In an interview on Tuesday, Oct. 30, Beyer told the Voice that the Town has never told him that he was grandfathered in on that property and that he would no longer be grandfathered in if he moved. He said the town hall has never provided him documentation with that information.

According to Kristen Benini, the current owner of Bits and Pieces Consignment, Beyer operated in the store’s parking lot rent free for the last two years, with free storage and utilities, paying electricity only when it spiked, and then only for the spike.

“I don’t think it’s too much to ask for him to pay rent and utilities like every other business in town,” Benini said.

“I wish Matt all the luck in the world, but I wish he had thought of the consequences of his actions before he pulled his coffee wagon off the lot where he was protected by a grandfather clause,” Ross said. “He has turned himself into a temporary vendor that has to operate under the regular vendor rules.”

“We did not want to move,” Beyer posted on Facebook, “but there are new owners of Bits and Pieces Consignment, and they are not allowing us to be there anymore.”

In an interview with The Voice, Beyer said Annette Wilson, the new owner, did push him off the property.

Beyer said he received a rental agreement from the new owners Tuesday, Oct. 16.

“But before I even got a chance to talk to them, Friday morning I got a text saying they wanted to retract it, that they didn’t want us there, so we needed to be out by Oct. 31,” Beyer said.

Emails and texts obtained by The Voice from Wilson appear to contradict those claims.

Wilson, who took ownership of Bits and Pieces on Nov. 1, said she met with the owners, renters and Beyer in late July to discuss the transition of ownership and that Beyer was told by the property owner at that time that he would be expected to begin paying rent under the new ownership.

“Mr. Beyer and I discussed the contract for several weeks in phone conversations before we drew it up,” Wilson said. “I scheduled a meeting with Mr. Beyer on Oct. 4 to go over the rental agreement, but he cancelled the day before, saying he was too busy to meet.”
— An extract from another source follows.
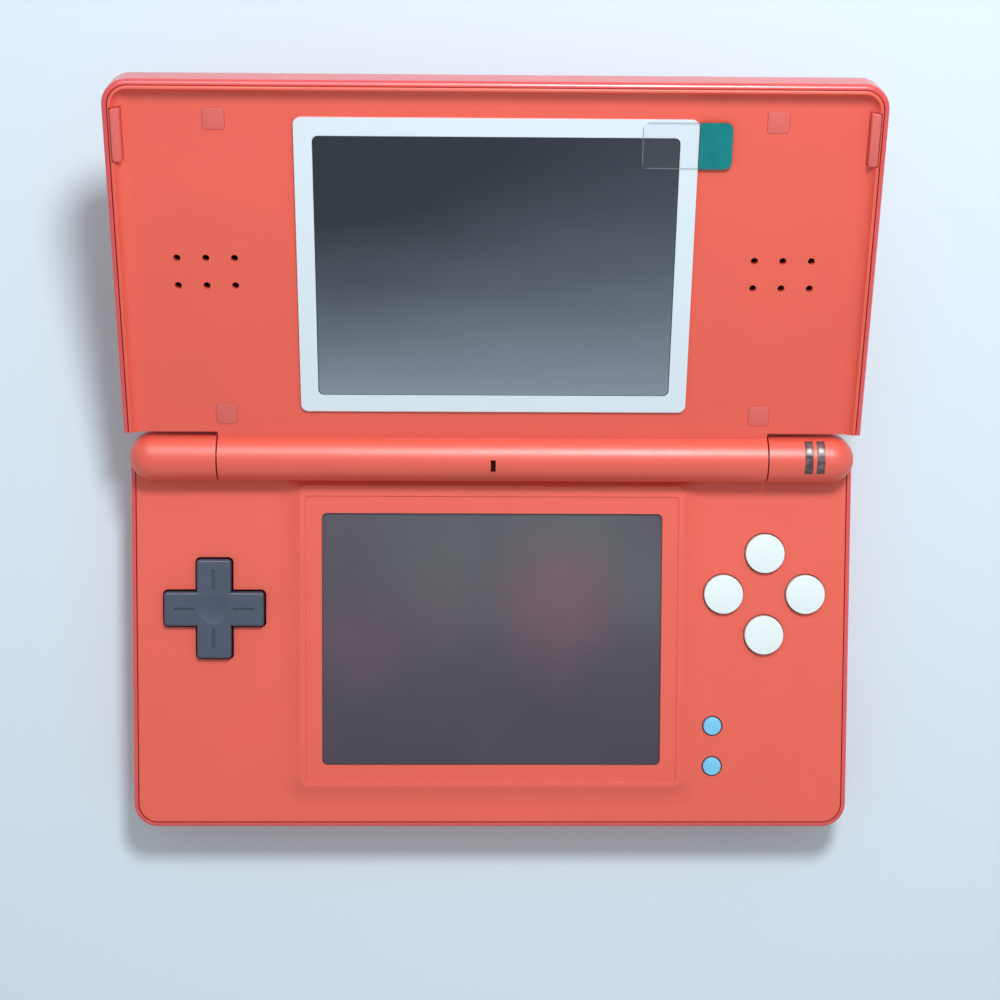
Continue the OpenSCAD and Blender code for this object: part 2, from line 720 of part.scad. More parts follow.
module battery_cover() {
    color([0.92, 0.37, 0.39]) on_base() difference() {
        union() {
            translate([battery_cover_mid.x, battery_cover_mid.y, 0])
                plate([battery_cover_size.x - 2 * joint_gap, battery_cover_size.y - 2 * joint_gap],
                    2 - joint_gap, foot_h, foot_h + cover_skin - 0.02);
            translate([battery_mid.x, battery_mid.y, 0])
                plate(battery_size, 0.5, foot_h + 0.1, floor_z);
        }
        translate([battery_screw.x, battery_screw.y, foot_h - over]) {
            cylinder(r = screw_head_r + seat_gap, h = over + screw_sink);
            cylinder(r = screw_shank_r + 0.15, h = 5);
        }
        // finger notch in the edge that is lifted first
        translate([battery_cover_mid.x + battery_cover_size.x / 4,
                battery_cover_mid.y - battery_cover_size.y / 2, foot_h - over])
            cylinder(r = notch_r, h = over + notch_t);
    }
}

module battery_cover_screw() {
    color([0.7, 0.7, 0.72]) on_base() translate([battery_screw.x, battery_screw.y, foot_h + 0.02])
        screw(screw_head_r, screw_sink - 0.04, screw_shank_r, battery_boss_h);
}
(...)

After that, from Oct. 7 until Oct. 16, both parties say they exchanged emails and talked on the phone about the contract.

“On Oct. 17, I emailed the contract to Mr. Beyer. He texted me that he received it and he asked me to remove the landscape clause. I told him I would. I then texted all involved (property owners, current renters and Beyer) to schedule a time for us all to meet and to finalize my lease agreement with Mr. Beyer,” Wilson said.
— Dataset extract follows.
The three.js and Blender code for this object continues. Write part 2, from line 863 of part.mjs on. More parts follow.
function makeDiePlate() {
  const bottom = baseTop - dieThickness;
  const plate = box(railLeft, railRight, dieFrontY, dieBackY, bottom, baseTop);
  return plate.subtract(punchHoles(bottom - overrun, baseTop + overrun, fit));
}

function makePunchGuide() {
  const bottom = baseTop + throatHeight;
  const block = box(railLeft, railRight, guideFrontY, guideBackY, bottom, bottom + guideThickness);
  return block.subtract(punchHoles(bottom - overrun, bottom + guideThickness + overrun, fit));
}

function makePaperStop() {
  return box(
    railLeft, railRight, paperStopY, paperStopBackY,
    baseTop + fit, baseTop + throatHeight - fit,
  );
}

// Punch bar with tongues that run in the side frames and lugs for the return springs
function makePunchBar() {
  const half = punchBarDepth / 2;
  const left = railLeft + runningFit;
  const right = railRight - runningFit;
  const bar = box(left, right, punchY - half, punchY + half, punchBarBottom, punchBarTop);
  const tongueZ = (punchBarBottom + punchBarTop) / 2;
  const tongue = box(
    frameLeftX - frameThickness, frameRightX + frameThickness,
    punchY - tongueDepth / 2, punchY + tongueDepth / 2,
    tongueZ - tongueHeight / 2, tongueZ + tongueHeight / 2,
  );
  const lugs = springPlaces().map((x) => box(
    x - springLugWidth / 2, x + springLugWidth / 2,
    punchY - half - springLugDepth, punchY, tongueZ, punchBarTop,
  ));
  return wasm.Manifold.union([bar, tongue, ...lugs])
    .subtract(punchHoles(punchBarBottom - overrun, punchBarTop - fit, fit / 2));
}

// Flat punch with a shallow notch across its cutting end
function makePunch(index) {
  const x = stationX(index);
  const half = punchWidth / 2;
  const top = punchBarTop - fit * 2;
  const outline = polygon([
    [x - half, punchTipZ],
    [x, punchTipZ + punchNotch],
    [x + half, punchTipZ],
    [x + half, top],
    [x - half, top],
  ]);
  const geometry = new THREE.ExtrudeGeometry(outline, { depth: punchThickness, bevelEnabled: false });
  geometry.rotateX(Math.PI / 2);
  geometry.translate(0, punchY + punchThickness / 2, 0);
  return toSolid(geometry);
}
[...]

“The earliest I can meet is Friday,” Beyer emailed back. “I will know my schedule better after tomorrow (Thursday). I will be back in touch.”

“But we never heard anything else from him,” Wilson said.  “By Friday, when we hadn’t heard from him, and it was the second meeting he had missed to discuss or sign the lease agreement, I had to assume that he was not that interested. After all our communications, I felt he just kept putting us off. It was getting close to Nov. 1, and I didn’t have a signed agreement. So I emailed him what I thought was apparent, that this was not a good fit for either of us and I withdrew the lease,” Wilson said.
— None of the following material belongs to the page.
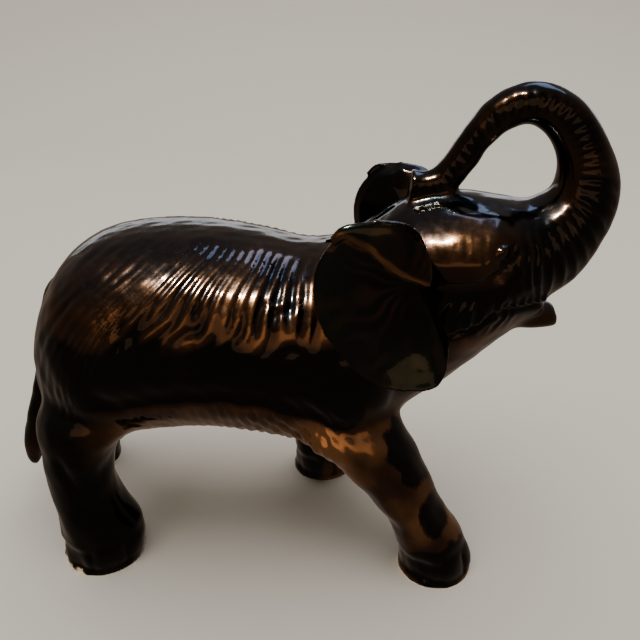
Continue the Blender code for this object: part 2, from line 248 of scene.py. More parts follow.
# barrel and head are one loft from the rump to the face
barrel = {
    # share of length, lean, top and bottom as shares of the depth, share of the width
    "stations": [(0, 0, .34, .24, .10), (.012, 0, .48, .11, .42), (.045, 0, .665, .02, .67),
                 (.098, 0, .815, -.03, .83), (.16, 0, .905, -.04, .92),
                 (.24, 0, .957, -.03, .98), (.35, 0, .98, .008, 1), (.49, 0, .975, .03, 1),
                 (.63, 0, .94, -.005, .97), (.75, 0, .898, -.06, .92),
                 (.86, -.01, .925, -.10, .83), (.942, -.02, 1.005, -.055, .73),
                 (1.015, -.03, 1.085, .10, .67)],
    "squareness": 2.25,
    "wall": 4.5 * mm,
    "belly": 63 * mm,           # ground to the belly line
    "tall": 1.185,              # the box's height in depths: highest top less lowest bottom
    "long": 1.015,              # the box's length in lengths, with the last station's lean
    "lean": 0.03,
}
barrel["depth"] = (torsoHigh[2] - torsoLow[2]) / barrel["tall"]
barrel["length"] = (torsoHigh[0] - torsoLow[0] - barrel["lean"] * barrel["depth"]) / barrel["long"]

head = {
    # share of length, top as a share of the rise, bottom as a share of the chin's rise,
    # share of the width, pinch of the jaw
    "stations": [(.22, .90, .21, .98, .24), (.42, 1, .42, .97, .33), (.63, .60, .65, .88, .42),
                 (.83, .10, .86, .74, .46), (.95, -.70, .94, .62, .40), (1, -1.7, 1.04, .52, .30)],
    "length": 64 * mm, "jaw": 58 * mm, "rise": 4.5 * mm, "chin": 46 * mm,
    "width": 2 * headHigh[1], "neckPinch": 0.12,
}


def profileStations(form, cap, withHead=True):
    # rows of top x, top z, bottom x, bottom z, half width, pinch
    rows = []
    for share, lean, top, bottom, width in form["stations"]:
        middle = torsoLow[0] + share * form["length"]
        rows.append((middle + lean * form["depth"], form["belly"] + top * form["depth"],
                     middle - lean * form["depth"], form["belly"] + bottom * form["depth"],
                     width * torsoHigh[1], 0.0))
    neck = rows[-1] = rows[-1][:5] + (cap["neckPinch"],)
    if withHead:
        for share, top, bottom, width, pinch in cap["stations"]:
            rows.append((neck[0] + share * cap["length"], neck[1] + top * cap["rise"],
                         neck[2] + share * cap["jaw"], neck[3] + bottom * cap["chin"],
                         width * cap["width"] / 2, pinch))
    return np.array(rows)


def loft(stations, grow, sides, squareness):
    # upright ovals between the top line and the bottom line, narrowed below by the pinch
    top, bottom = stations[:, [0, 1]], stations[:, [2, 3]]
    half = (top - bottom) / 2
    long = np.hypot(*half.T)
    middles = joined((top[:, 0] + bottom[:, 0]) / 2, 0, (top[:, 1] + bottom[:, 1]) / 2)
    up = joined(half[:, 0] / long, 0, half[:, 1] / long)
    grid = rings(middles, (0, 1, 0), up, stations[:, 4] + grow, long + grow, sides, squareness)
    below = np.clip(middles[:, None, 2] - grid[..., 2], 0, None) / long[:, None]
    grid[..., 1] *= 1 - stations[:, None, 5] * below
    return grid


stations = profileStations(barrel, head)
bodyLoft = loft(through(stations, 190), -inset, 120, barrel["squareness"])
face = stations[-1]
crown = stations[:, 1].max()

# the trunk's path lies in the middle plane, its radius goes from the root's to the tip's
trunk = {
    # back from the foremost middle, up from the crown, thickness between tip 0 and root 1
    "line": [(.56, -.86, 1.12), (.26, -.62, 1), (.055, -.26, .60), (0, .08, .38),
             (.07, .50, .15), (.22, .84, .06), (.43, 1, 0), (.64, .90, -.06), (.79, .64, -.14),
             (.90, .36, -.14), (1.02, .12, -.13), (1.16, .05, -.11), (1.25, .06, -.06)],
    "loopLength": 59 * mm, "loopHeight": 36.2 * mm,
    "rootRadius": trunkHigh[1], "radius": 8.8 * mm,
    "foremostThickness": 0.38,
    "strokes": 3.6 * mm, "strokeDepth": 0.75 * mm,      # fine ones along the loop
    "rootStrokes": 4.8 * mm, "rootStrokeDepth": 1.0 * mm,
}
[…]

“After our initial meeting in late July, I never was able to meet with him again,” Wilson said. “We never said to him that we did not want him there. We tried. We changed the lease to his specifications, everything. He could have stayed there. All he had to do was sign the lease. Even without signing it, he could have stayed until Oct. 31.”

Beyer pulled up stakes on Wednesday, Oct. 24 according to Benini. He got permission from Larry Sharpe to set up on the Community Center, which Sharpe owns, that same day. But because his grandfathered status did not extend to that property, Beyer could not obtain a permit for an electrical pole because he was, at that point, a temporary vendor and no longer grandfathered as a permanent structure.

On Wednesday, Oct. 31, Sharpe told The Voice that Beyer had informed him that he (Beyer) would be moving the coffee trailer that day.

Beyer told The Voice on Oct. 30 that he did not know where he would set up next.

“I’m not going to debate the town government, but I am going to allow the community to speak up and if they want us, the government has an opportunity to step in and ask, ‘How can we make this happen?’” Beyer said.

History of Grandfathering

When Grace Coffee rolled into town in December 2016, it was considered a mobile vendor. Beyer initially removed the trailer every night as he had agreed to do when he was allowed to set up shop. But as the business became successful, Beyer refused to remove the trailer at night.

Next, Beyer wanted a Certificate of Appropriateness (COA) which is only given to brick and mortar buildings.

The Board of Architectural Review (BAR) met on April 17, 2017 to consider Grace Coffee’s request for a COA for its location in the parking lot of 208 Main Street.

Under what one board member described to The Voice as ‘pressure’ from Town Hall, the BAR reluctantly granted Grace Coffee a temporary COA for a period of one year. According to the Town’s former administrator, Gary Parker, the Town had no ordinance in place to address the vending stand, but the Town’s Planning Consultant (at that time) Michael Criss, who, during government meetings championed street vendors, interpreted it to be a structure.

The temporary COA was intended to allow the Town time to review and create regulations to address vending stands.

On April 24, an ordinance that superseded the temporary COA issued by the BAR a week earlier, made Grace Coffee a non-conforming use, Town Administrator Brian Cook wrote in a memo to the BAR. This also gave Grace Coffee the same zoning protections of brick and mortar buildings, something none of the other vendors enjoyed. But the non-conforming status was only applicable at the 208 Main Street address.

“I really have a struggle with the fairness of this,” Jim McLean, Co-Chair of the BAR said at the time.  “Are the brick & mortar stores being undercut?  They have made a hard investment in the town and are abiding by the regulations and restrictions.  The caveat of unfair competition needs to be addressed.”